Several factors make large tree holes more valuable to Megaloprepus than small ones. Not only can their greater volume accommodate more naiads at a time, they have a higher density of prey in the form of tadpoles and mosquito larvae; this allows the naiads to grow more rapidly and reach adulthood sooner. In forests with a dry season, larger tree holes can last nearly a month longer before drying out completely. As a result, large tree holes can produce three cohorts per season, totalling perhaps a few dozen new adults, while only one or two emerge from a small hole. Large tree holes also give Megaloprepus better chances of surviving to emerge if one of its slower-growing relatives in genus Mecistogaster is already present. In a tree hole small enough to be effectively patrolled by a single naiad, the first species to hatch is likely to eat all newcomers, but in a large one Megaloprepus can escape long enough to outgrow and eventually eat an older resident. Finally, probably due to the greater abundance of prey, larger tree holes produce larger males that will be better able to defend a territory themselves when they reach reproductive maturity.

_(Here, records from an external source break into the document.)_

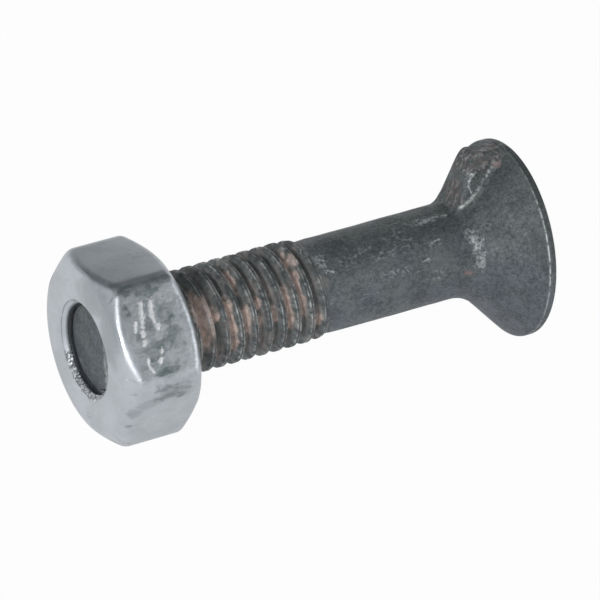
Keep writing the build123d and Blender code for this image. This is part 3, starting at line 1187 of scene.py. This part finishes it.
def addFloor():
    low = min(vertex.co.z for vertex in bolt.data.vertices)
    nutFlat = (nutValues["middle"][1] - nutValues["acrossFlats"] / 2) * mm
    slope = math.atan2(nutFlat - low, -nutOuter * mm)
    bpy.ops.mesh.primitive_plane_add(size=4, location=(0, 0, low), rotation=(0, slope, 0))
    floor = bpy.context.object
    floor.name = "floor"
    tree, paper = addMatt(floor, "paperFloor", 0.85, 0.9)
    white = showWhite(tree, paper.outputs[0], lightValues["floorWhite"])
    tree.links.new(white, tree.nodes["Material Output"].inputs["Surface"])


def addHolder(name, data):
    holder = bpy.data.objects.new(name, data)
    bpy.context.collection.objects.link(holder)
    return holder


def addLamp(name, place, size, power):
    lamp = bpy.data.lights.new(name, "AREA")
    lamp.shape = "DISK"
    lamp.size = size
    lamp.energy = power
    holder = addHolder(name, lamp)
    holder.location = place
    target = Vector((-0.022, 0, 0))
    holder.rotation_euler = (target - Vector(place)).to_track_quat("-Z", "Y").to_euler()


def addCard():
    # metal mirrors the dark card above it, as under a studio ceiling
    height, radius, grey = lightValues["card"]
    bpy.ops.mesh.primitive_circle_add(
        vertices=48, radius=radius, fill_type="NGON", location=(-0.022, 0, height)
    )
    card = bpy.context.object
    card.name = "ceiling_card"
    addMatt(card, "darkCard", grey, 0.95)


def addLight():
    world = bpy.data.worlds.new("studio")
    bpy.context.scene.world = world
    world.use_nodes = True
    tree = world.node_tree
    colour, strength = lightValues["room"]
    room = tree.nodes["Background"]
    room.inputs["Color"].default_value = (*colour, 1)
    room.inputs["Strength"].default_value = strength
    tree.links.new(showWhite(tree, room.outputs[0], 1.0), tree.nodes["World Output"].inputs["Surface"])
    for name, place, size, power in lightValues["lamps"]:
        addLamp(name, place, size, power)


def addCamera():
    v = viewValues
    forward = Vector(v["forward"]).normalized()
    right = Vector(v["right"]).normalized()
    up = right.cross(forward)
    lens = bpy.data.cameras.new("camera")
    lens.lens = v["lens"]
    lens.clip_start = 0.01
    camera = addHolder("camera", lens)
    turn = Matrix((right, up, -forward)).transposed().to_4x4()
    camera.matrix_world = Matrix.Translation(Vector(v["place"])) @ turn
    bpy.context.scene.camera = camera


addFloor()
addCard()
addLight()
addCamera()
bpy.context.scene.view_settings.view_transform = "Standard"
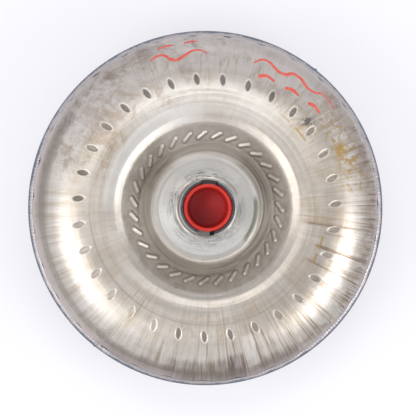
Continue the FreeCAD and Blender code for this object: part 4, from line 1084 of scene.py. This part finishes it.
fl = bpy.data.meshes.new("floor")
fl.from_pydata([(-30, -30, -0.0003), (30, -30, -0.0003), (30, 30, -0.0003), (-30, 30, -0.0003)], [], [(0, 1, 2, 3)])
floor = bpy.data.objects.new("floor", fl)
sc.collection.objects.link(floor)
fm = bpy.data.materials.new("floor_paper")
fm.use_nodes = True
fb = fm.node_tree.nodes["Principled BSDF"]
fb.inputs["Base Color"].default_value = (0.46, 0.46, 0.48, 1)
fb.inputs["Roughness"].default_value = 0.9
fb.inputs["Specular IOR Level"].default_value = 0.1
fb.inputs["Emission Color"].default_value = (0.96, 0.95, 1.0, 1)
fb.inputs["Emission Strength"].default_value = 0.54
floor.data.materials.append(fm)
floor.visible_glossy = False

world = bpy.data.worlds.new("studio")
sc.world = world
world.use_nodes = True
wt = world.node_tree
bg = wt.nodes["Background"]
wc = wt.nodes.new("ShaderNodeTexCoord")
ws = wt.nodes.new("ShaderNodeSeparateXYZ")
wr = wt.nodes.new("ShaderNodeValToRGB")
wt.links.new(wc.outputs["Generated"], ws.inputs[0])
wm = wt.nodes.new("ShaderNodeMapRange")
wm.inputs["From Min"].default_value, wm.inputs["From Max"].default_value = -1.0, 1.0
wt.links.new(ws.outputs[2], wm.inputs["Value"])
wt.links.new(wm.outputs[0], wr.inputs[0])
SKY = [(0.0, 0.78), (0.20, 0.74), (0.40, 0.66), (0.50, 0.78), (0.60, 0.86), (0.72, 0.70), (0.85, 0.60), (1.0, 0.64)]
while len(wr.color_ramp.elements) < len(SKY):
    wr.color_ramp.elements.new(0.5)
for el, (p, v) in zip(wr.color_ramp.elements, SKY):
    el.position, el.color = p, (v * 0.985, v * 0.985, v * 1.02, 1)
wt.links.new(wr.outputs[0], bg.inputs[0])
bg.inputs[1].default_value = 1.0


def softbox(name, azimuth, elevation, distance, size, power, colour=(1, 1, 1)):
    ld = bpy.data.lights.new(name, "AREA")
    ld.shape, ld.size, ld.size_y, ld.energy, ld.color = "RECTANGLE", size[0], size[1], power, colour
    ob = bpy.data.objects.new(name, ld)
    sc.collection.objects.link(ob)
    a, e = RAD(azimuth), RAD(elevation)
    d = Vector((math.cos(a) * math.cos(e), math.sin(a) * math.cos(e), math.sin(e)))
    ob.location = d * distance + Vector((0, 0, 0.06))
    ob.rotation_mode = "QUATERNION"
    ob.rotation_quaternion = d.to_track_quat("Z", "Y")
    return ob


softbox("softbox_left", 203, 40, 1.6, (1.1, 1.1), 8.6, (1.0, 0.985, 0.96))
softbox("softbox_right", 334, 31, 1.6, (1.0, 0.9), 8.6, (1.0, 0.985, 0.96))
softbox("softbox_top", 100, 66, 2.2, (1.3, 0.7), 7.0, (1.0, 0.99, 0.97))

cam = bpy.data.cameras.new("camera")
cam.sensor_width = 36.0
eye = Vector((-0.0387, -0.007, 1.600))
aim = Vector((0.00175, 0.0, 0.060))
dist = (eye - aim).length
cam.lens = 36.0 / (2 * (208 * 0.7606 * MM) / dist)
co = bpy.data.objects.new("camera", cam)
sc.collection.objects.link(co)
zc = (eye - aim).normalized()
xc = Vector((0, 1, 0)).cross(zc).normalized()
yc = zc.cross(xc)
co.matrix_world = Matrix(((xc.x, yc.x, zc.x, eye.x), (xc.y, yc.y, zc.y, eye.y), (xc.z, yc.z, zc.z, eye.z), (0, 0, 0, 1)))
cam.clip_start, cam.clip_end = 0.05, 100.0
sc.camera = co
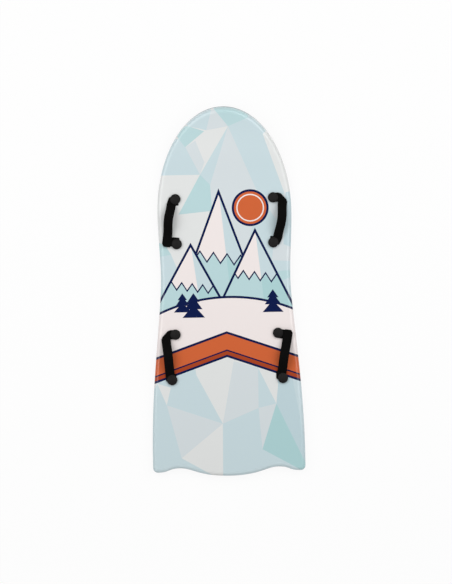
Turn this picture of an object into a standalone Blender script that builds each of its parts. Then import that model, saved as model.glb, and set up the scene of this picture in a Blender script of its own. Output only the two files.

A territorial male drives away other males from his territory by chasing and sometimes hitting them. He does not allow females to lay eggs in the hole he defends without mating with him first, but he does not pursue females who opt instead to leave the scene. The structure of the penis suggests that, as with many other odonates, male Megaloprepus are able to displace sperm from previous matings, ensuring the paternity of the eggs. For their part, females do not choose mates based on size, and will sometimes remate with smaller males who cannot take over a territory and instead adopt a satellite position nearby. At least some females will lay eggs in undefended tree holes before mating again.

==Conservation==
Megaloprepus avoids flying across large clearings that lack shaded perches, and has poor flight endurance, achieving a maximum distance of less than 1 km when experimentally released over water. This may limit its dispersal ability, making it particularly vulnerable to habitat fragmentation. While it can breed in secondary forest, it is less common there than in old-growth forest, even when the two are adjacent. Since Megaloprepus reduces the number of adult mosquitoes that emerge from tree holes it inhabits, and some of the species it preys on are important disease vectors, its conservation may have human health implications.